--- Information supplied ---

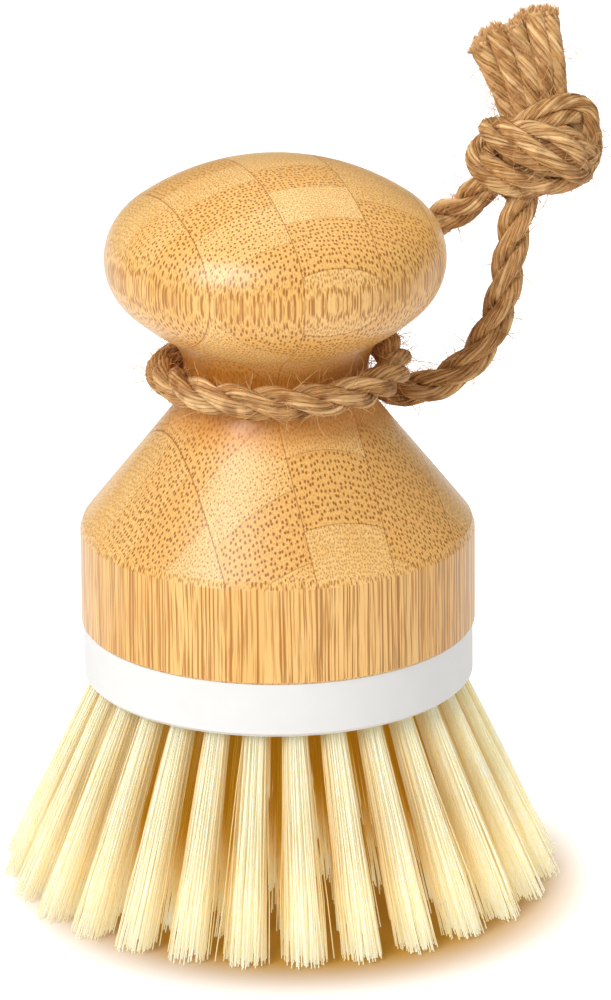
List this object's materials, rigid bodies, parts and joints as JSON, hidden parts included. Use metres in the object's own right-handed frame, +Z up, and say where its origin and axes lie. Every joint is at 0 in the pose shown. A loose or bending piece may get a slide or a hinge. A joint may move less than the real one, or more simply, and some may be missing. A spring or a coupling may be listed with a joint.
{
  "type": "vegetable brush",
  "caption": "Palm-held scrubbing brush: a turned bamboo knob on a moulded plate of splayed bristle tufts, with a knotted jute rope round its neck.",
  "frame": {"origin": "on the brush's axis, in the plane that the tips of the bristles stand on", "axes": "+Z up along the knob's axis; the pictured front is -Y; the rope's knot hangs out to +X"},
  "size_m": [0.0812, 0.076, 0.1219],
  "materials": {
    "bamboo": "satin clear coat over laminated bamboo",
    "plate_plastic": "white moulded plastic, satin",
    "filament": "cream translucent filament",
    "steel": "plain bright steel",
    "jute": "three-strand jute, natural tan"
  },
  "bodies": {
    "brush": {"handle": "bamboo", "brush_plate": "plate_plastic", "plate_screw": "steel", "outer_tufts": "filament", "second_tufts": "filament", "third_tufts": "filament", "inner_tufts": "filament", "outer_anchors": "steel", "second_anchors": "steel", "third_anchors": "steel", "inner_anchors": "steel"},
    "rope": {"rope_loop": "jute", "rope_knot": "jute", "rope_ends": "jute"}
  },
  "joints": [
    {"name": "rope_turn", "type": "hinge", "parent": "brush", "child": "rope", "pos_m": [0, 0, 0.0727], "axis": [0, 0, 1], "continuous": true}
  ]
}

---

- **What you need to do**: Copy out each line exactly as written.

- **Solution to this task**:
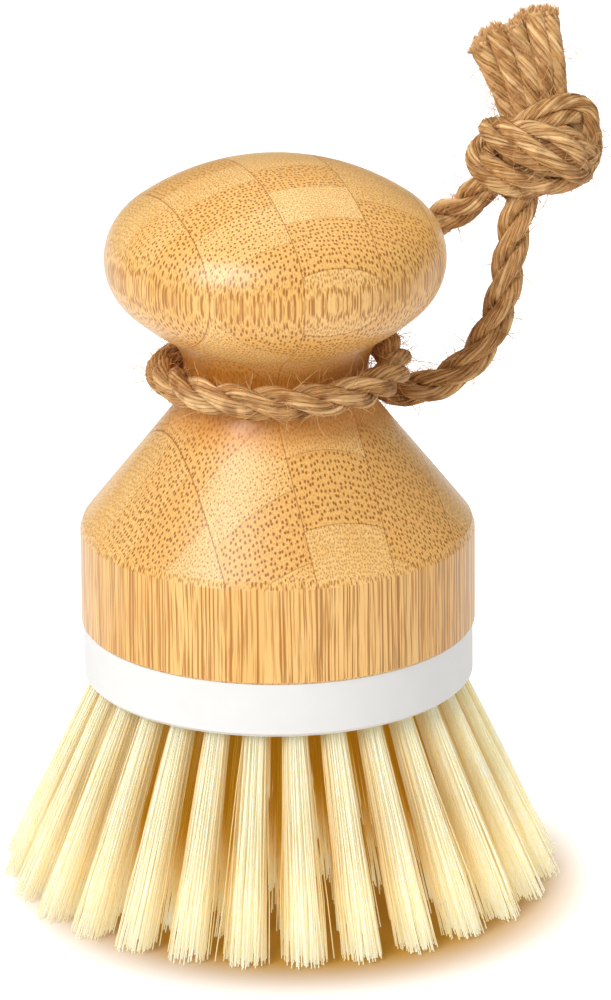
List this object's materials, rigid bodies, parts and joints as JSON, hidden parts included. Use metres in the object's own right-handed frame, +Z up, and say where its origin and axes lie. Every joint is at 0 in the pose shown. A loose or bending piece may get a slide or a hinge. A joint may move less than the real one, or more simply, and some may be missing. A spring or a coupling may be listed with a joint.
{
  "type": "vegetable brush",
  "caption": "Palm-held scrubbing brush: a turned bamboo knob on a moulded plate of splayed bristle tufts, with a knotted jute rope round its neck.",
  "frame": {"origin": "on the brush's axis, in the plane that the tips of the bristles stand on", "axes": "+Z up along the knob's axis; the pictured front is -Y; the rope's knot hangs out to +X"},
  "size_m": [0.0812, 0.076, 0.1219],
  "materials": {
    "bamboo": "satin clear coat over laminated bamboo",
    "plate_plastic": "white moulded plastic, satin",
    "filament": "cream translucent filament",
    "steel": "plain bright steel",
    "jute": "three-strand jute, natural tan"
  },
  "bodies": {
    "brush": {"handle": "bamboo", "brush_plate": "plate_plastic", "plate_screw": "steel", "outer_tufts": "filament", "second_tufts": "filament", "third_tufts": "filament", "inner_tufts": "filament", "outer_anchors": "steel", "second_anchors": "steel", "third_anchors": "steel", "inner_anchors": "steel"},
    "rope": {"rope_loop": "jute", "rope_knot": "jute", "rope_ends": "jute"}
  },
  "joints": [
    {"name": "rope_turn", "type": "hinge", "parent": "brush", "child": "rope", "pos_m": [0, 0, 0.0727], "axis": [0, 0, 1], "continuous": true}
  ]
}